By Frederic J. Frommer, Associated Press Writer

WASHINGTON (AP) - The government should tighten licensing procedures for radioactive materials, according to a group of outside experts assembled after a congressional investigation identified security gaps.

In a probe last year that set up a bogus company, investigators said they were able to obtain a license from the Nuclear Regulatory Commission that allowed them to buy enough radioactive material for a small "dirty bomb."

A panel of independent technical experts that examined the licensing process for potential vulnerabilities has recommended several changes:

-Officials should visit a new applicant's facilities before issuing a license.

-The NRC should conduct background checks.

-The agency should suspend its "good faith presumption" that new applicants seeking radioactive materials are honest.

An NRC spokesman, Eliot Brenner, said the agency had put those changes into effect even before the report March 18 from the review panel.

"We went from a trust-but-verify, to a no-more-Mr.-Nice-Guy attitude," Brenner said Wednesday.

Sen. Norm Coleman, R-Minn., said the government must be vigilant in regulating and tracking radioactive materials.

By making the recommended changes, the NRC "has shown it understands the importance of ensuring that the nightmare scenario of a dirty bomb attack never occurs by preventing America's enemies from acquiring radiological materials in the first place," Coleman said in a statement.

Coleman and Sen. Carl Levin, D-Mich., had asked the Government Accountability Office to investigate the issue. Levin is chairman of the Senate Homeland Security and Governmental Affairs Permanent Subcommittee on Investigations and Coleman is the panel's top Republican.

Coleman had said that nobody at the NRC checked whether the bogus company was legitimate and an agency official even helped the investigators fill out the application form.

The license that was obtained allowed for the purchase of up to five portable moisture density gauges widely used in construction, in which are encased small amounts of cesium-137 and americium 241, two highly radioactive isotopes.

Individually, these devices pose little threat because of the small amount of radioactive material, radiation experts have said.
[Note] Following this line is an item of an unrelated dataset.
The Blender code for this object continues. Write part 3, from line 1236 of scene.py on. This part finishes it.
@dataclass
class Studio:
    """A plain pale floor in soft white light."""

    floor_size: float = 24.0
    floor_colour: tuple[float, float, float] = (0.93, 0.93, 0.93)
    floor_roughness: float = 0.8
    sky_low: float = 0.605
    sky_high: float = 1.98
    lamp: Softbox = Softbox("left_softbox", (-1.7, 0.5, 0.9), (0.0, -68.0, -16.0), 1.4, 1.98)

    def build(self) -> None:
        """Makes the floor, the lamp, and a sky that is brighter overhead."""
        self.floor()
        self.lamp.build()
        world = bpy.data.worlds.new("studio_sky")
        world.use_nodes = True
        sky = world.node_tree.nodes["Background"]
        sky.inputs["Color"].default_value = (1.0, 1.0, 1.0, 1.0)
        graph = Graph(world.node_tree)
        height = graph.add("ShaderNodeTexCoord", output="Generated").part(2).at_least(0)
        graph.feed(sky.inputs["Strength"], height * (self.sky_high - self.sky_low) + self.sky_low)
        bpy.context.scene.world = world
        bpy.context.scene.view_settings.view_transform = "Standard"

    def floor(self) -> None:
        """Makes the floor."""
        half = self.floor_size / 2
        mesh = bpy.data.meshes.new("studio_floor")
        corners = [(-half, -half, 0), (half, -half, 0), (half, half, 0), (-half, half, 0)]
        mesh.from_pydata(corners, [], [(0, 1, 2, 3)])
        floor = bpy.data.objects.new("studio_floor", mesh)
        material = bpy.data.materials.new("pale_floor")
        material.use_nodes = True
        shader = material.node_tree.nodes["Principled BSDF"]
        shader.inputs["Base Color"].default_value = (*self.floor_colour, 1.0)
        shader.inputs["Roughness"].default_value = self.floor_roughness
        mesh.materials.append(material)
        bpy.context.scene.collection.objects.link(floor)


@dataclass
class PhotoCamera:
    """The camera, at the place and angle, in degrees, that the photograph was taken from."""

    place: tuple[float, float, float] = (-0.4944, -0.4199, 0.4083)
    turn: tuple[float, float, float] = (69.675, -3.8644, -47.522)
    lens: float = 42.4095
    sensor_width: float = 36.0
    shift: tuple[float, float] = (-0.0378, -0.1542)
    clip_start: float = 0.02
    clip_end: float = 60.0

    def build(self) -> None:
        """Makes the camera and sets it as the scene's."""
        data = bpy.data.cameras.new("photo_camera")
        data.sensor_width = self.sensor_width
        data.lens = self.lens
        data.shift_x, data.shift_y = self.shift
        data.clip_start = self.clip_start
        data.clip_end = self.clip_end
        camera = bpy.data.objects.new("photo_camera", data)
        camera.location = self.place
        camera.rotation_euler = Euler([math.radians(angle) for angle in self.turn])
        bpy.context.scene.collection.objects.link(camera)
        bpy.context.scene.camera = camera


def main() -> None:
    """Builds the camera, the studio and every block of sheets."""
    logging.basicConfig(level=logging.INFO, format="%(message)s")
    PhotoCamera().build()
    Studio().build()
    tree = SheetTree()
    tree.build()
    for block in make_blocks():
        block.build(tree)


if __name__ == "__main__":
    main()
Still the devices require an NRC license to be purchased and must be closely safeguarded by companies that use them to avoid theft.

But the investigators found a way to purchase as many as 45 of the gauges and could have bought many more because they duplicated the NRC-issued license and removed the restrictions on the amount that could be purchased.

A dirty bomb could spread radiation by a conventional explosion but would not have a nuclear detonation. Experts believe such a bomb would not cause casualties beyond those affected by the explosion. But such an attack could have significant psychological impact and have serious economic consequences because of cleanup problems.

The investigators never finished the deal because they did not have the money to buy the machines - which cost about $5,000 apiece - and did not have a place to store them safely.